En échange, la Russie a reçu principalement des conscrits capturés lors de l'offensive ukrainienne dans la région de Koursk, début août 2024. La question des conscrits dans la guerre est particulièrement sensible pour les autorités russes. Depuis le début du conflit, elles ont déclaré à plusieurs reprises que les conscrits ne participaient pas à la guerre et n'y seraient pas impliqués. Cependant, en mars 2023, le ministère russe de la Défense a reconnu qu'il y avait eu « quelques cas » de conscrits présents dans la zone des « opérations militaires ». Le bureau du procureur général a indiqué que 12 officiers avaient été sanctionnés pour cela et que 600 conscrits avaient été renvoyés en Russie.
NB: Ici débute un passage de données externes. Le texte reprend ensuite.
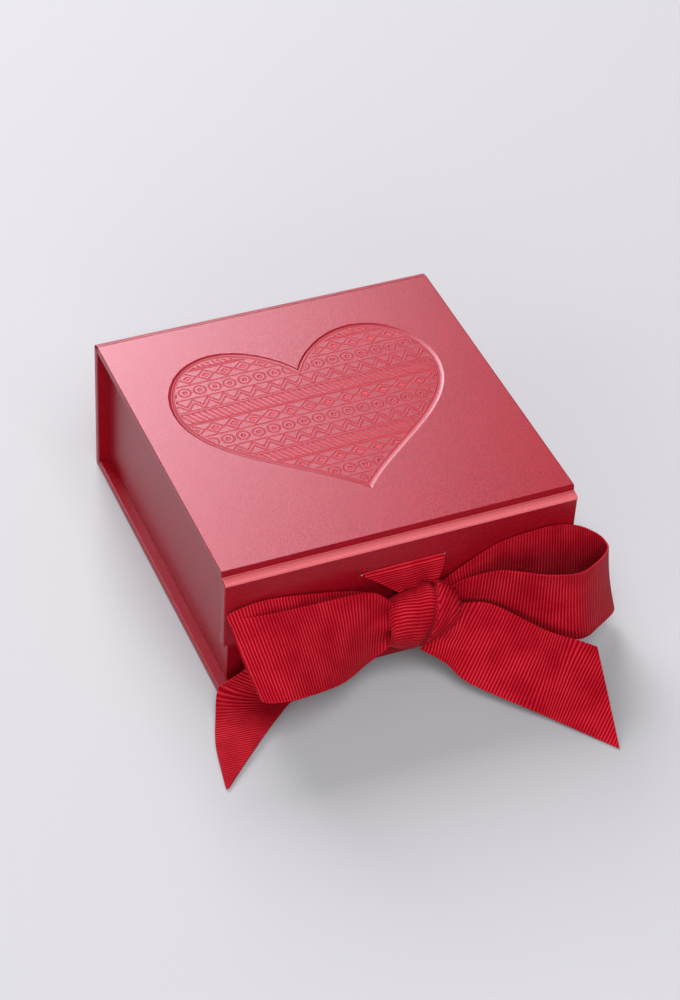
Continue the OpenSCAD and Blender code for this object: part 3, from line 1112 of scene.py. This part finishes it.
@dataclass
class Bow:
    """The tied ribbon: slit band, two loops, two tails and the knot."""

    runs: list[RibbonRun] = field(default_factory=list)
    knot: Knot = field(default_factory=Knot)

    def lay_out(self) -> None:
        """Fills in the runs with their stations."""
        band = [(-58.47, 16.5, 0.42, 1.0), (-57.25, 21.1, 0.62, 0.7), (-55.25, 21.425, 0.8, 0.4),
                (-53.25, 21.75, 0.96, 0.15), (-53.25, 29.48, 1.0, 0.0), (-53.25, 36.55, 1.0, 0.0),
                (-53.9, 37.2, 1.0, 0.0), (-56.6, 37.2, 1.0, 0.0), (-57.25, 36.55, 0.98, 0.05),
                (-57.9, 33.85, 0.8, 0.5), (-58.8, 28.5, 0.45, 1.0)]
        knot_share = KNOT_X_MM/RIBBON_MM
        slit = [((side*KNOT_X_MM/RIBBON_MM - knot_share - share/2, -(y - FLAP_FRONT_MM)/RIBBON_MM,
                  z/KNOT_Z_MM), (1.0, 0.0, 0.0), share) for y, z, share, side in band]
        self.runs = [
            RibbonRun("ribbon_slit_band", "folded", slit, 2.0, 0.5, 0.0, 6, 24, False),
            RibbonRun("ribbon_left_loop", "gathered", [
                ((-0.35, 0.29, 1.39), (0.08, -0.08, -0.99), 0.51),
                ((-0.63, 0.23, 1.67), (-0.02, -0.14, -0.99), 0.97),
                ((-1.22, 0.21, 1.70), (0.08, -0.46, -0.89), 1.00),
                ((-1.87, 0.19, 1.71), (0.08, -0.75, -0.66), 1.00),
                ((-2.22, 0.14, 1.71), (0.13, -0.74, -0.66), 1.00),
                ((-2.31, 0.10, 1.74), (0.15, -0.72, -0.67), 1.00),
                ((-2.24, 0.08, 1.79), (0.13, -0.66, -0.74), 1.00),
                ((-1.85, 0.07, 1.84), (0.08, -0.52, -0.85), 1.00),
                ((-1.18, 0.07, 1.71), (0.04, -0.32, -0.95), 1.00),
                ((-0.63, 0.09, 1.52), (0.02, -0.15, -0.99), 0.82),
                ((-0.35, 0.17, 1.37), (0.08, -0.04, -1.00), 0.51)]),
            RibbonRun("ribbon_right_loop", "gathered", [
                ((0.31, 0.29, 1.37), (0.04, 0.00, -1.00), 0.51),
                ((0.53, 0.26, 1.46), (0.02, 0.05, -1.00), 0.87),
                ((0.86, 0.37, 1.64), (0.02, 0.10, -0.99), 1.00),
                ((1.09, 0.50, 1.68), (0.04, 0.08, -1.00), 1.00),
                ((1.39, 0.66, 1.66), (0.06, 0.04, -1.00), 1.00),
                ((1.74, 0.72, 1.63), (0.09, -0.08, -0.99), 1.00),
                ((2.06, 0.58, 1.60), (0.11, -0.08, -0.99), 1.00),
                ((2.30, 0.37, 1.51), (0.15, -0.08, -0.99), 1.00),
                ((2.35, 0.21, 1.48), (0.15, -0.06, -0.99), 1.00),
                ((2.26, 0.10, 1.56), (0.13, -0.02, -0.99), 1.00),
                ((2.01, 0.07, 1.75), (0.09, -0.01, -1.00), 1.00),
                ((1.65, 0.07, 1.87), (0.06, -0.01, -1.00), 1.00),
                ((1.13, 0.07, 1.82), (0.03, -0.01, -1.00), 1.00),
                ((0.71, 0.09, 1.62), (0.01, -0.02, -1.00), 0.89),
                ((0.31, 0.15, 1.37), (0.04, -0.02, -1.00), 0.51)]),
            RibbonRun("ribbon_right_tail", "laid", [
                ((-0.02, 0.36, 0.49), (0.45, 0.04, 0.89), 0.62),
                ((0.22, 0.57, 0.32), (0.49, 0.35, 0.80), 0.76),
                ((0.38, 0.87, 0.20), (0.52, 0.50, 0.69), 0.94),
                ((0.84, 1.39, 0.13), (0.57, 0.67, 0.48), 0.95),
                ((1.12, 1.67, 0.07), (0.59, 0.69, 0.43), 1.01),
                ((1.63, 2.28, 0.02), (0.19, 0.91, 0.36), 1.26)], squareness=1.0),
            RibbonRun("ribbon_left_tail", "laid", [
                ((-0.31, 0.10, 0.93), (0.04, -0.05, -0.99), 0.44),
                ((-1.10, 0.07, 0.98), (0.54, -0.10, -0.83), 0.80),
                ((-1.77, 0.04, 0.76), (0.75, -0.25, -0.61), 0.89),
                ((-2.19, 0.01, 0.39), (0.91, -0.30, -0.28), 0.97),
                ((-2.35, -0.03, 0.19), (0.92, -0.36, -0.12), 0.99),
                ((-2.50, 0.29, 0.07), (1.00, -0.05, -0.03), 0.91),
                ((-2.64, 0.67, 0.03), (1.00, 0.05, 0.00), 0.67),
                ((-2.72, 1.07, 0.03), (1.00, 0.07, 0.00), 0.28),
                ((-2.76, 1.31, 0.03), (1.00, 0.10, 0.00), 0.04)], cut_from=4, squareness=0.3)]

    def build(self, material: bpy.types.Material) -> list[bpy.types.Object]:
        """Builds every stretch and the knot.

        Args:
            material: the ribbon's finish.

        Returns:
            The new pieces.
        """
        self.lay_out()
        return [run.build(material) for run in self.runs] + [self.knot.build(material)]


@dataclass(frozen=True)
class Lamp:
    """A soft rectangular lamp that faces the box."""

    name: str
    place: Point
    size: tuple[float, float]
    power: float
    colour: Colour = (1.0, 1.0, 1.0)
    aim: Point = (0.0, 0.0, 0.03)

    def build(self) -> bpy.types.Object:
        """Adds the lamp."""
        light = bpy.data.lights.new(self.name, "AREA")
        light.shape = "RECTANGLE"
        light.size, light.size_y = self.size
        light.energy = self.power
        light.color = self.colour
        lamp = bpy.data.objects.new(self.name, light)
        bpy.context.scene.collection.objects.link(lamp)
        way = Vector(self.aim) - Vector(self.place)
        lamp.matrix_world = Matrix.Translation(self.place) @ way.to_track_quat("-Z", "Y").to_matrix().to_4x4()
        return lamp


@dataclass
class Studio:
    """Pale table, soft lamps and the camera."""

    lamps: tuple[Lamp, ...] = (
        Lamp("back_softbox", (0.0, 2.49, 1.77), (1.86, 1.63), 200.0, (1.0, 0.97, 1.0)),
        Lamp("top_softbox", (-0.2, -1.3, 2.2), (2.0, 2.0), 76.0),
        Lamp("front_softbox", (-1.2, -2.25, 0.75), (1.8, 1.2), 44.0),
        Lamp("left_softbox", (-2.2, -0.5, 1.0), (1.4, 1.4), 20.0))
    sky: Colour = (0.96, 0.96, 1.0)
    sky_power: float = 0.22
    table_m: float = 8.0
    lens: float = 98.27
    frame_shift: float = -0.001
    eye_mm: Point = (-260.155, -567.108, 572.119)
    right: Point = (0.92161486, -0.38532041, 0.04641373)
    down: Point = (-0.22531629, -0.62858037, -0.74439189)
    ahead: Point = (0.31600414, 0.67558486, -0.66612798)

    def build(self) -> None:
        """Sets up the table, the light and the camera."""
        deselect()
        bpy.ops.mesh.primitive_grid_add(x_subdivisions=2, y_subdivisions=2, size=self.table_m,
                                        location=(0, 0, 0))
        table = bpy.context.object
        table.name = "table"
        dress(table, TableTop().make())
        for lamp in self.lamps:
            lamp.build()
        world = bpy.data.worlds.new("studio")
        world.use_nodes = True
        shade = world.node_tree.nodes["Background"]
        shade.inputs["Color"].default_value = (*self.sky, 1.0)
        shade.inputs["Strength"].default_value = self.sky_power
        bpy.context.scene.world = world
        bpy.context.scene.view_settings.view_transform = "Standard"
        camera = bpy.data.cameras.new("photo_view")
        camera.sensor_width = 36
        camera.lens = self.lens
        camera.shift_y = self.frame_shift
        eye = bpy.data.objects.new("photo_view", camera)
        bpy.context.scene.collection.objects.link(eye)
        axes = Matrix((self.right, tuple(-part for part in self.down), tuple(-part for part in self.ahead)))
        eye.matrix_world = Matrix.Translation(Vector(self.eye_mm)*MM) @ axes.transposed().to_4x4()
        bpy.context.scene.camera = eye


def main() -> None:
    """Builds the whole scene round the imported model."""
    logging.basicConfig(level=logging.INFO, format="%(message)s")
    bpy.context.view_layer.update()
    pearl = PearlPaper().make()
    board = PlainPaper("greyboard", (0.36, 0.34, 0.31), (0.55, 0.53, 0.49), 0.9, 2.5, 0.05, 0.85).make()
    lining = PlainPaper("lining_paper", (0.30, 0.012, 0.030), (0.40, 0.020, 0.042), 0.5, 1.0, 0.02,
                        0.7).make()
    tape = PlainPaper("kraft_tape", (0.42, 0.28, 0.15), (0.60, 0.43, 0.25), 0.7, 4.0, 0.03, 0.75).make()
    steel = PlatedSteel().make()
    Studio().build()
    LOG.info("case: %d new pieces", len(Case().build(pearl, board, lining)))
    LOG.info("tray: %d new pieces", len(Tray().build(pearl, board, lining, tape, steel)))
    LOG.info("heart: %s", PressedHeart().build().name)
    LOG.info("bow: %d new pieces", len(Bow().build(Grosgrain().make())))


if __name__ == "__main__":
    main()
Le président Vladimir Poutine a également abordé personnellement cette question à plusieurs reprises.
Nikita Buklov, l'avocat de Yaroslav Zhdamarov, qui a servi comme soldat du génie et maître-chien à « Azov » de 2015 à 2019 et pour lequel le ministère public a requis 23 ans de prison, estime que l'échange est un geste humanitaire qui profite aux deux parties. « La Russie a repris des soldats conscrits, ce qui a permis d'apaiser une question sensible. Dans le même temps, elle a remis des cuisiniers et non de véritables combattants », a-t-il déclaré. En réponse, l'Ukraine dit qu'elle a rendu des conscrits russes qui n'ont pas participé aux combats, mais qu'elle a reçu en échange les héros d'“Azovstal”. En réalité, aucun combattant n'a été échangé d'un côté ou de l'autre. »
Après l'échange, le tribunal a demandé au ministère de la Défense des informations sur le lieu où se trouvaient certains accusés, mais il n'a pas encore reçu de réponse du ministère. Par conséquent, pour l'instant, il n'a pas été indiqué si les neuf femmes accusées seront jugées par contumace ou pas. Actuellement, 12 accusés jugés demeurent présents devant le tribunal, mais ni eux ni leurs avocats n'ont terminé leurs plaidoiries. Les audiences ont été reportées depuis plus d'un mois pour des raisons « techniques », du fait de l'absence de réponse officielle concernant l'échange. Le dernier report a eu lieu le 16 octobre. La prochaine audience est prévue le 6 novembre.